Joker looked upward into Batman's eyes, a frown set into place as he tried to make sense of the response he'd been given. "Why?" he asked, not daring to blink. He might miss something important.

"For the same reason I don't." Batman said immediately. "Because it's so easy for you. Death is such a part of your life that you don't even think about it. That part of your humanity that's revolted at the thought of killing another person is gone. Someone or something took it, and you can't get it back. You kill because by repeating the cycle, you reconnect with humanity. You give back what was done to you. You know how much death hurts, even if it's just the death of a part of you. You've stared it in the face. And it's made you what you are. Twisted you. I don't kill because I know I could, and I'd enjoy it. It would feel right. It would be fun."

He took a breath. "My rejection of that has lead me to reject many joys in life. You were right, Joker. We're the same, except for one crucial choice."

There was clear unease in the Joker's eyes, reflecting the doubt running through his mind. What Batman said had made too much sense... and it made him uncomfortable. "You don't have to reject anything. You can keep your choice - your way of doing things - and still enjoy life." Joker brought his hands up and put a soft pressure on Batman's fists, hoping he'd let up on his chest a
little. "I want to enjoy the rest of my life." The tone of his voice was a sort of plea, changing his mood with it. "Let me enjoy it with you."

Batman's hands went weak: the Joker had resigned himself to the idea that 'the rest of his life' didn't amount to very much time.

'I want to enjoy the rest of my life. Let me enjoy it with you.'

It sounded very much like a dying man's last wish. How many of those had he heard? Too many if he could recognize one that quickly.

And he'd never refused one. Even when the cop who investigated his parents' murder asked him to close that one unsolved case, he'd agreed. Compared to that, this should be easy. But it didn't feel easy.

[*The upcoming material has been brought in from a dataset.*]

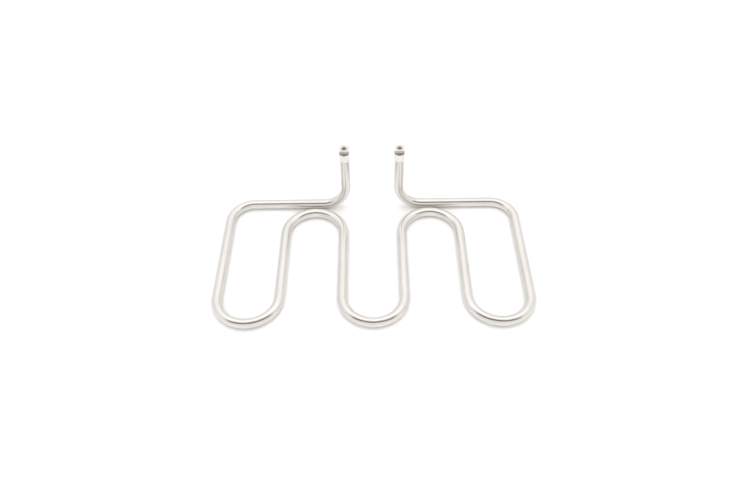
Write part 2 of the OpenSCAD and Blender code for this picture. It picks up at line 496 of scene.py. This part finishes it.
def blend_colours(tree, share, first, second):
    mix = tree.nodes.new("ShaderNodeMix")
    mix.data_type = "RGBA"
    for socket, colour in (("A", first), ("B", second)):
        if isinstance(colour, tuple):
            mix.inputs[socket].default_value = (*colour, 1)
        else:
            tree.links.new(colour, mix.inputs[socket])
    tree.links.new(share, mix.inputs["Factor"])
    return mix.outputs["Result"]


def raise_surface(tree, shader, height, distance):
    bump = tree.nodes.new("ShaderNodeBump")
    bump.inputs["Distance"].default_value = distance
    bump.inputs["Strength"].default_value = 1.0
    tree.links.new(height, bump.inputs["Height"])
    tree.links.new(bump.outputs[0], shader.inputs["Normal"])


def dress(piece, mat):
    piece.data.materials.clear()
    piece.data.materials.append(mat)
    print(piece.name, "wears", mat.name)


# %% [markdown]
# The sheath is bright annealed stainless steel. A metal has no colour but that of its reflections, and this
# one turns them a warm grey. Drawing left fine lines along it, which spread highlights across the tube, and
# annealing left faint clouds of slightly different tone. Both are noise on the place that each point had
# before bending, stretched along the tube for the lines. A satin steel doesn't turn fully white where it is
# seen at a flat angle, so its edge tint is set below white.

# %% Stainless steel
def stainless():
    mat, tree, shader = start_material("drawn_stainless")
    attribute = tree.nodes.new("ShaderNodeAttribute")
    attribute.attribute_name = "straight"
    place = attribute.outputs["Vector"]
    lines = noise(tree, place, scale=4000, detail=3, stretch=(1, 1, 0.006))
    clouds = noise(tree, place, scale=70, detail=4, stretch=(1, 1, 0.5))
    tone = blend_colours(tree, between(tree, clouds, 0, 1), (0.81, 0.785, 0.75), (0.76, 0.735, 0.70))
    tree.links.new(tone, shader.inputs["Base Color"])
    shader.inputs["Metallic"].default_value = 1.0
    shader.inputs["Specular Tint"].default_value = (0.80, 0.79, 0.78, 1)
    tree.links.new(between(tree, lines, 0.17, 0.27), shader.inputs["Roughness"])
    raise_surface(tree, shader, lines, distance=0.003 * MM)
    return mat


dress(sheath, stainless())

# %% [markdown]
# The two kinds of nut differ in the photograph. The hexagon nuts are given a dark brown grey metal. The
# square nuts are light on top and darker at the sides, and that darkness is painted shade: their outer side
# faces get a darker, browner copy of the plating. Each finish has soft patches, which change both its tone
# and how sharply it mirrors, and a fine grain. The studs' steel is the roughest, and it is dark as painted
# shade, for the shadowed hole in the square nut where a stud's end shows.

# %% Plated and rolled steel
def patchy_metal(name, light, dull, smooth, rough):
    mat, tree, shader = start_material(name)
    place = own_place(tree)
    patches = noise(tree, place, scale=420, detail=4)
    grain = noise(tree, place, scale=6000, detail=2)
    tone = blend_colours(tree, between(tree, patches, 0, 1), light, dull)
    tree.links.new(tone, shader.inputs["Base Color"])
    shader.inputs["Metallic"].default_value = 1.0
    tree.links.new(between(tree, patches, smooth, rough), shader.inputs["Roughness"])
    raise_surface(tree, shader, grain, distance=0.004 * MM)
    return mat


def is_outer_side(face):
    from_axis = math.hypot(abs(face.center.x) - post_x, face.center.y - post_y)
    return abs(face.normal.z) < 0.5 and from_axis > washer_face_r


hex_plating = patchy_metal("brown_grey_plating", (0.36, 0.31, 0.285), (0.24, 0.20, 0.185), 0.30, 0.42)
clamp_plating = patchy_metal("bright_plating", (0.86, 0.84, 0.82), (0.77, 0.75, 0.73), 0.24, 0.36)
# Painted shade: a darker, browner copy of the plating for the square nuts' outer side faces, which the light
# reaches less.
painted_shade_side_steel = patchy_metal("painted_shade_side_steel", (0.62, 0.55, 0.53), (0.48, 0.42, 0.40), 0.34, 0.46)
# Painted shade: the studs' steel is made dark for the shadowed hole in the square nut where a stud's end
# shows.
stud_shade_steel = patchy_metal("stud_steel_painted_shade", (0.42, 0.39, 0.36), (0.26, 0.24, 0.22), 0.38, 0.52)
for piece in hex_nuts:
    dress(piece, hex_plating)
for piece in clamp_nuts:
    dress(piece, clamp_plating)
    # Painted shade on the square nuts' outer side faces.
    piece.data.materials.append(painted_shade_side_steel)
    for face in filter(is_outer_side, piece.data.polygons):
        face.material_index = 1
for piece in studs:
    dress(piece, stud_shade_steel)

# %% [markdown]
# Steatite is nearly white with a cream tint. Its pressed and fired powder leaves a matt surface with
# fine pits and a few grey grains. Light also enters it a little way, which a small subsurface share gives.

# %% Steatite
def steatite():
    mat, tree, shader = start_material("unglazed_steatite")
    place = own_place(tree)
    pits = noise(tree, place, scale=3500, detail=4)
    grains = tree.nodes.new("ShaderNodeTexVoronoi")
    grains.inputs["Scale"].default_value = 1400
    tree.links.new(place, grains.inputs["Vector"])
    tone = blend_colours(tree, between(tree, pits, 0, 1), (0.95, 0.945, 0.885), (0.90, 0.895, 0.835))
    speck = between(tree, grains.outputs["Distance"], 1, 0, start=0.10, end=0.22)
    tree.links.new(blend_colours(tree, speck, tone, (0.76, 0.74, 0.68)), shader.inputs["Base Color"])
    shader.inputs["Roughness"].default_value = 0.55
    shader.inputs["Subsurface Weight"].default_value = 0.15
    shader.inputs["Subsurface Radius"].default_value = (1.0, 0.85, 0.7)
    shader.inputs["Subsurface Scale"].default_value = 0.4 * MM
    raise_surface(tree, shader, pits, distance=0.02 * MM)
    return mat


bead_ceramic = steatite()
for piece in beads:
    dress(piece, bead_ceramic)

# %% [markdown]
# Four kinds of piece are sealed inside the sheath. Nothing shows them here, but each still gets its own
# finish on its CAD mesh: packed powder with a fine grain, a wire with a mottled oxide skin, pins of drawn
# steel in the same patchy metal as the nuts, and a cast silicone seal.

# %% Sealed pieces
def powder():
    mat, tree, shader = start_material("packed_magnesia")
    grain = noise(tree, own_place(tree), scale=5000, detail=4)
    tone = blend_colours(tree, between(tree, grain, 0, 1), (0.84, 0.82, 0.76), (0.70, 0.68, 0.62))
    tree.links.new(tone, shader.inputs["Base Color"])
    shader.inputs["Roughness"].default_value = 0.95
    raise_surface(tree, shader, grain, distance=0.05 * MM)
    return mat


def oxidised_wire():
    mat, tree, shader = start_material("oxidised_coil_wire")
    skin = noise(tree, own_place(tree), scale=900, detail=5)
    tone = blend_colours(tree, between(tree, skin, 0, 1), (0.30, 0.28, 0.27), (0.16, 0.15, 0.15))
    tree.links.new(tone, shader.inputs["Base Color"])
    shader.inputs["Metallic"].default_value = 1.0
    tree.links.new(between(tree, skin, 0.45, 0.70), shader.inputs["Roughness"])
    raise_surface(tree, shader, skin, distance=0.01 * MM)
    return mat


def cast_silicone():
    mat, tree, shader = start_material("cast_silicone")
    swirl = noise(tree, own_place(tree), scale=600, detail=4)
    tone = blend_colours(tree, between(tree, swirl, 0, 1), (0.50, 0.16, 0.10), (0.40, 0.12, 0.07))
    tree.links.new(tone, shader.inputs["Base Color"])
    shader.inputs["Roughness"].default_value = 0.5
    shader.inputs["Subsurface Weight"].default_value = 0.1
    shader.inputs["Subsurface Scale"].default_value = 0.5 * MM
    raise_surface(tree, shader, swirl, distance=0.01 * MM)
    return mat


dress(nodes["magnesia_fill"], powder())
dress(nodes["resistance_coil"], oxidised_wire())
pin_finish = patchy_metal("drawn_pin_steel", (0.66, 0.65, 0.63), (0.56, 0.55, 0.53), 0.28, 0.40)
seal_finish = cast_silicone()
for side in ("left", "right"):
    dress(nodes[f"cold_pin_{side}"], pin_finish)
    dress(nodes[f"end_seal_{side}"], seal_finish)

# %% [markdown]
# The part lies on white paper. The photograph was exposed until the paper went white, so the camera, and
# the metal that mirrors the paper, see its colour raised, and more so further out, where the lamps reach
# less. It is a colour and not a glow, so the part's shadow on it keeps its depth. Rays that light the part
# meet the paper's own colour.

# %% Paper
paper_white = (0.90, 0.90, 0.905)
close_by, far_out = 220 * MM, 450 * MM
white_to_metal, white_to_camera, white_far_out = 0.98, 1.04, 1.4


def larger(tree, first, second):
    either = tree.nodes.new("ShaderNodeMath")
    either.operation = "MAXIMUM"
    tree.links.new(first, either.inputs[0])
    tree.links.new(second, either.inputs[1])
    return either.outputs[0]


def kinds_of_ray(tree):
    path = tree.nodes.new("ShaderNodeLightPath")
    mirrored = larger(tree, path.outputs["Is Glossy Ray"], path.outputs["Is Transmission Ray"])
    return path.outputs["Is Camera Ray"], mirrored


def white_paper():
    mat = bpy.data.materials.new("white_paper")
    mat.use_nodes = True
    tree = mat.node_tree
    tree.nodes.clear()
    out = tree.nodes.new("ShaderNodeOutputMaterial")
    paper = tree.nodes.new("ShaderNodeBsdfDiffuse")
    away = tree.nodes.new("ShaderNodeVectorMath")
    away.operation = "LENGTH"
    tree.links.new(own_place(tree), away.inputs[0])
    distance = away.outputs["Value"]
    in_metal = between(tree, distance, white_to_metal, white_far_out, start=close_by, end=far_out)
    exposed = between(tree, distance, white_to_camera, white_far_out, start=close_by, end=far_out)
    seen, mirrored = kinds_of_ray(tree)
    tone = blend_colours(tree, mirrored, paper_white, in_metal)
    tree.links.new(blend_colours(tree, seen, tone, exposed), paper.inputs["Color"])
    tree.links.new(paper.outputs[0], out.inputs["Surface"])
    return mat


def lay_paper():
    bm = bmesh.new()
    bmesh.ops.create_grid(bm, x_segments=1, y_segments=1, size=3)
    mesh = bpy.data.meshes.new("paper")
    bm.to_mesh(mesh)
    bm.free()
    paper = bpy.data.objects.new("paper", mesh)
    bpy.context.scene.collection.objects.link(paper)
    dress(paper, white_paper())


lay_paper()

# %% [markdown]
# The room around the part is a white tent. Bright metal shows its room, so the room is what shades the tube:
# a large lamp behind and a strip above draw the light along its top, walls that are a little greyer near the
# ground draw the faint lines along its sides, and a dim gap between the cloths, just above the camera, draws
# the brown line on every stretch that runs from left to right. The key lamp and the fill lamp only give
# light: the metal doesn't mirror them, because the tube in the photograph shows no lamp.

# %% Room
plain_white = (1.0, 1.0, 1.0)
wall_foot = (0.90, 0.90, 0.90)
gap_brown = (0.21, 0.185, 0.145)
room_light = 0.80


def background(tree, colour, strength):
    node = tree.nodes.new("ShaderNodeBackground")
    node.inputs["Strength"].default_value = strength
    if isinstance(colour, tuple):
        node.inputs["Color"].default_value = (*colour, 1)
    else:
        tree.links.new(colour, node.inputs["Color"])
    return node.outputs[0]


def instead(tree, share, first, second):
    pick = tree.nodes.new("ShaderNodeMixShader")
    tree.links.new(share, pick.inputs["Fac"])
    tree.links.new(first, pick.inputs[1])
    tree.links.new(second, pick.inputs[2])
    return pick.outputs[0]


def white_room():
    world = bpy.data.worlds.new("room")
    bpy.context.scene.world = world
    world.use_nodes = True
    tree = world.node_tree
    tree.nodes.remove(tree.nodes["Background"])
    split = tree.nodes.new("ShaderNodeSeparateXYZ")
    tree.links.new(tree.nodes.new("ShaderNodeTexCoord").outputs["Generated"], split.inputs[0])
    height = between(tree, split.outputs["Z"], 0, 1, start=0.0, end=0.5)
    walls = background(tree, blend_colours(tree, height, wall_foot, plain_white), 1.0)
    seen, mirrored = kinds_of_ray(tree)
    room = instead(tree, mirrored, background(tree, plain_white, room_light), walls)
    room = instead(tree, seen, room, background(tree, plain_white, 1.0))
    tree.links.new(room, tree.nodes["World Output"].inputs["Surface"])


def soft_lamp(name, place, size, watts, mirrored=True):
    data = bpy.data.lights.new(name, "AREA")
    data.shape = "RECTANGLE"
    data.size, data.size_y = size
    data.energy = watts
    lamp = bpy.data.objects.new(name, data)
    lamp.location = place
    lamp.rotation_euler = (-Vector(place)).to_track_quat("-Z", "Y").to_euler()
    lamp.visible_glossy = mirrored
    bpy.context.scene.collection.objects.link(lamp)


def dim_gap(width, height, place):
    bm = bmesh.new()
    bmesh.ops.create_grid(bm, x_segments=1, y_segments=1, size=0.5)
    bmesh.ops.scale(bm, vec=(width, height, 1), verts=bm.verts[:])
    mesh = bpy.data.meshes.new("tent_gap")
    bm.to_mesh(mesh)
    bm.free()
    gap = bpy.data.objects.new("tent_gap", mesh)
    gap.location = place
    gap.rotation_euler = Vector(place).to_track_quat("Z", "Y").to_euler()
    bpy.context.scene.collection.objects.link(gap)
    mat, tree, shader = start_material("dim_room_beyond")
    shader.inputs["Base Color"].default_value = (*gap_brown, 1)
    shader.inputs["Roughness"].default_value = 1.0
    dress(gap, mat)
    gap.visible_camera = False
    gap.visible_diffuse = False
    gap.visible_shadow = False


white_room()
soft_lamp("lamp_behind", place=(0, 0.55, 0.95), size=(1.3, 0.8), watts=0.65)
soft_lamp("strip_above", place=(0, 0.09, 0.53), size=(0.9, 0.22), watts=0.16)
soft_lamp("key_above", place=(0, 0, 1.2), size=(0.9, 0.9), watts=3.1, mirrored=False)
soft_lamp("fill_in_front", place=(0, -1.0, 0.6), size=(1.2, 0.6), watts=2.1, mirrored=False)
dim_gap(width=1.34, height=0.33, place=(0, -0.315, 0.53))

# %% [markdown]
# The view transform is Standard, so that a colour comes out as it was written.

# %% Finish
bpy.context.scene.view_settings.view_transform = "Standard"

His fists opened and his palms rose up to rest on the Joker's shoulders. He blinked, and when he once again looked at the Joker's pale face, his emerald green eyes and bright red lips, he didn't see
an adversary.

He saw a victim. A victim of himself, perhaps, but a victim nonetheless. A helpless victim. Like Bruce Wayne had been the night his parents were killed. The very thing he swore to help, swore to protect, swore to never be again.

In that moment, he understood: the insane freedom that he'd so envied in the Joker was just as much a curse as his unbending sense of responsibility. The mystery of tragedy was unsolvable. No matter what choice you made, you were still left broken, altered, lonely. There was no right answer. No definitive solution. No way to fix it. Things would never make sense, no matter what he did, no matter what choices he made.

Lonely. So lonely.

And he saw that loneliness reflected in those green eyes. The Joker had chosen differently, but had ended up in the same place. Lonely.

And he was begging for Batman to take that away. He saw strength in the Dark Knight. Conviction based on a different chosen path. He seemed to want that. . .

That made sense. Batman wanted to experience the Joker's anarchy, so why shouldn't the reverse be true? Could they perhaps together find a middle ground that led them out of the prison of misery that held them both captive?

It was worth a try.

"I'm not sure I know how." He said. "But I'll try."